* [TO BE DONE]:
Present the following data again exactly as it is shown.

[Entries from a dataset]

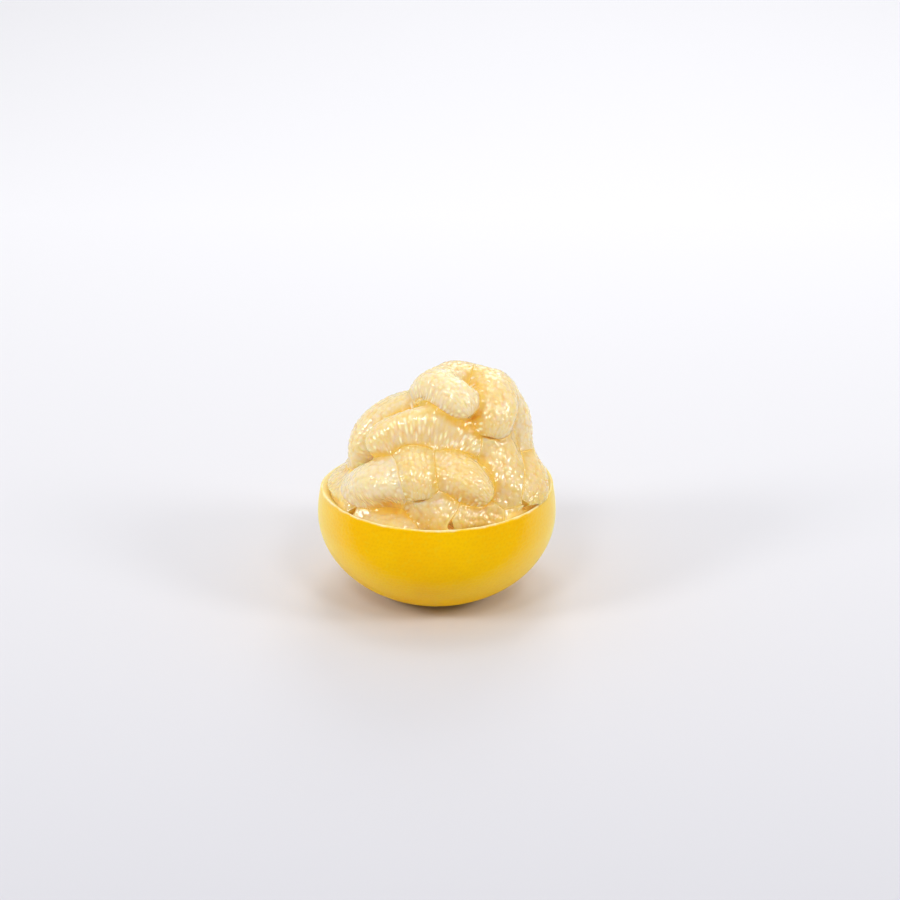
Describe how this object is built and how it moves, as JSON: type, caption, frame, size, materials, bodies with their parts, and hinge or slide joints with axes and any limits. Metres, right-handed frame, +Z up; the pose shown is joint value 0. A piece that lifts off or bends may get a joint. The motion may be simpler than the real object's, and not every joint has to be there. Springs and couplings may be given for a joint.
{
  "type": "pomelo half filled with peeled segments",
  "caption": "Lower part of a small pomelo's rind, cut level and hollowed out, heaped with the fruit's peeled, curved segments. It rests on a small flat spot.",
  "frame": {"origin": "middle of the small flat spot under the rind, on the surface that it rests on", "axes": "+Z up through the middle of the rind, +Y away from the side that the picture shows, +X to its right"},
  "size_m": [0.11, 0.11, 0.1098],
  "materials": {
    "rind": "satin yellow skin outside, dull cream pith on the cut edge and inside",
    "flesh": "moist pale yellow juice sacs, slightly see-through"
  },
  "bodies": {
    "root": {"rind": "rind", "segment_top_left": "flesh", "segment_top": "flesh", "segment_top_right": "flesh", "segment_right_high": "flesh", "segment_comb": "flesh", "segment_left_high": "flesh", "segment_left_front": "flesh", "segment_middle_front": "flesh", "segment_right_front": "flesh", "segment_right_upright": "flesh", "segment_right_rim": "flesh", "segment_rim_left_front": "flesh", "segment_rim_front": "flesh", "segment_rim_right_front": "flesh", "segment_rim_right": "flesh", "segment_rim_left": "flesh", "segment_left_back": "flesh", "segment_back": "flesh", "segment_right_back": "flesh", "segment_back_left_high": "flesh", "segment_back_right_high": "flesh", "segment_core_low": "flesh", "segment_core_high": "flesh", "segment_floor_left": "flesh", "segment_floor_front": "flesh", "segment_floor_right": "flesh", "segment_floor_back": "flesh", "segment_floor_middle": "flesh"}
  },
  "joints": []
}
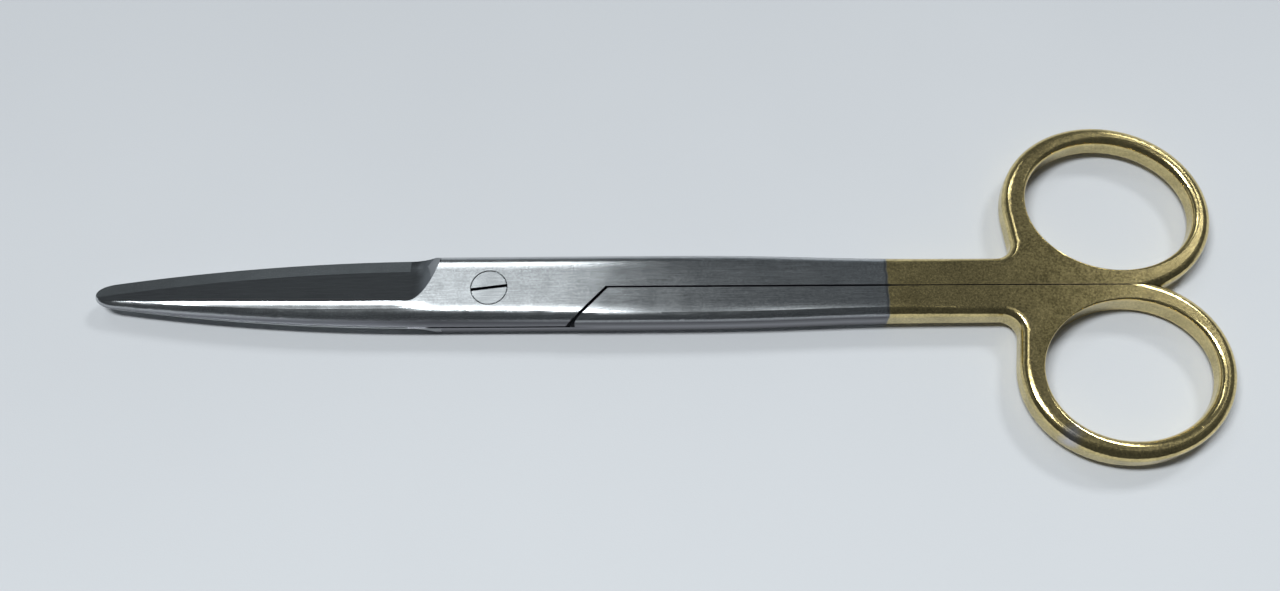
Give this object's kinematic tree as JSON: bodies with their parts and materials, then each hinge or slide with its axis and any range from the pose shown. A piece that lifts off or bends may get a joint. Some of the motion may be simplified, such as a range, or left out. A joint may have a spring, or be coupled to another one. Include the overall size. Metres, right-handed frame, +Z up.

* [ANSWER TO THIS TASK]:
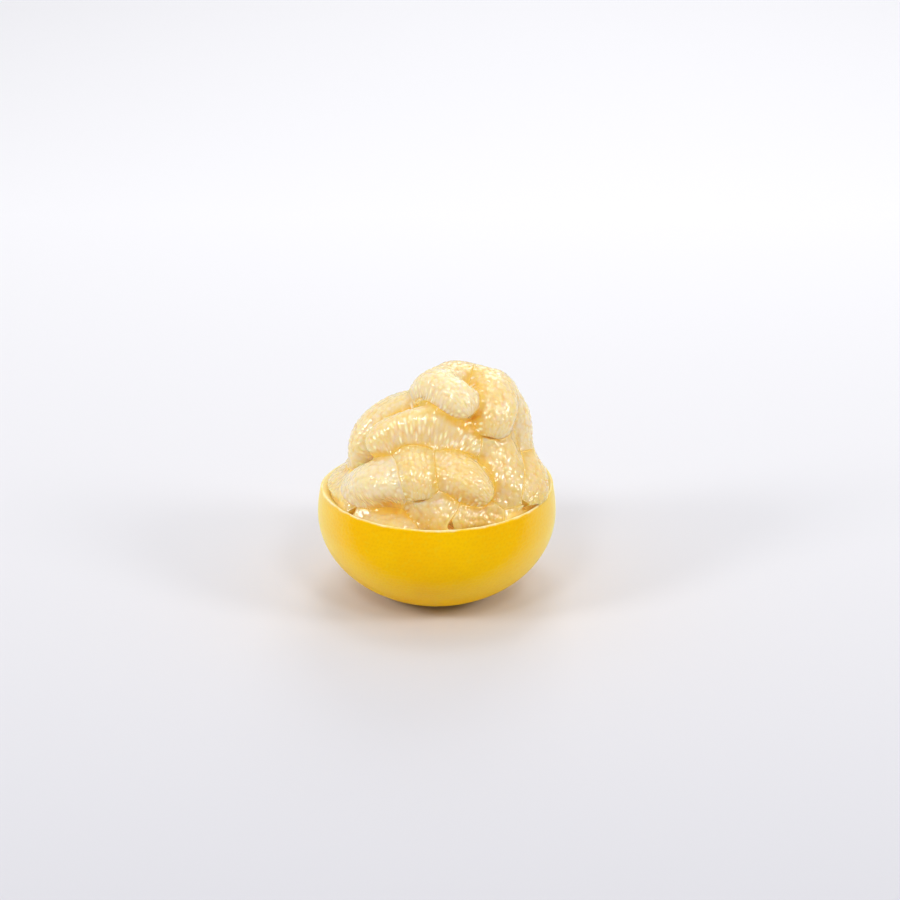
Describe how this object is built and how it moves, as JSON: type, caption, frame, size, materials, bodies with their parts, and hinge or slide joints with axes and any limits. Metres, right-handed frame, +Z up; the pose shown is joint value 0. A piece that lifts off or bends may get a joint. The motion may be simpler than the real object's, and not every joint has to be there. Springs and couplings may be given for a joint.
{
  "type": "pomelo half filled with peeled segments",
  "caption": "Lower part of a small pomelo's rind, cut level and hollowed out, heaped with the fruit's peeled, curved segments. It rests on a small flat spot.",
  "frame": {"origin": "middle of the small flat spot under the rind, on the surface that it rests on", "axes": "+Z up through the middle of the rind, +Y away from the side that the picture shows, +X to its right"},
  "size_m": [0.11, 0.11, 0.1098],
  "materials": {
    "rind": "satin yellow skin outside, dull cream pith on the cut edge and inside",
    "flesh": "moist pale yellow juice sacs, slightly see-through"
  },
  "bodies": {
    "root": {"rind": "rind", "segment_top_left": "flesh", "segment_top": "flesh", "segment_top_right": "flesh", "segment_right_high": "flesh", "segment_comb": "flesh", "segment_left_high": "flesh", "segment_left_front": "flesh", "segment_middle_front": "flesh", "segment_right_front": "flesh", "segment_right_upright": "flesh", "segment_right_rim": "flesh", "segment_rim_left_front": "flesh", "segment_rim_front": "flesh", "segment_rim_right_front": "flesh", "segment_rim_right": "flesh", "segment_rim_left": "flesh", "segment_left_back": "flesh", "segment_back": "flesh", "segment_right_back": "flesh", "segment_back_left_high": "flesh", "segment_back_right_high": "flesh", "segment_core_low": "flesh", "segment_core_high": "flesh", "segment_floor_left": "flesh", "segment_floor_front": "flesh", "segment_floor_right": "flesh", "segment_floor_back": "flesh", "segment_floor_middle": "flesh"}
  },
  "joints": []
}
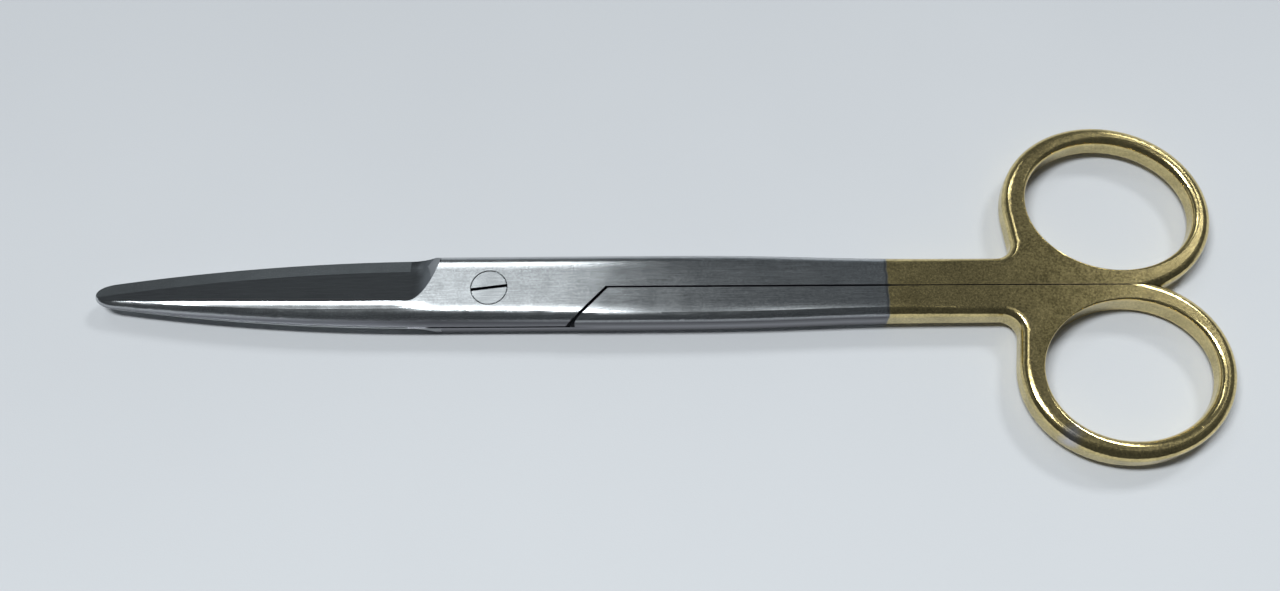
Give this object's kinematic tree as JSON: bodies with their parts and materials, then each hinge or slide with its axis and any range from the pose shown. A piece that lifts off or bends may get a joint. Some of the motion may be simplified, such as a range, or left out. A joint may have a spring, or be coupled to another one. Include the overall size. Metres, right-handed frame, +Z up.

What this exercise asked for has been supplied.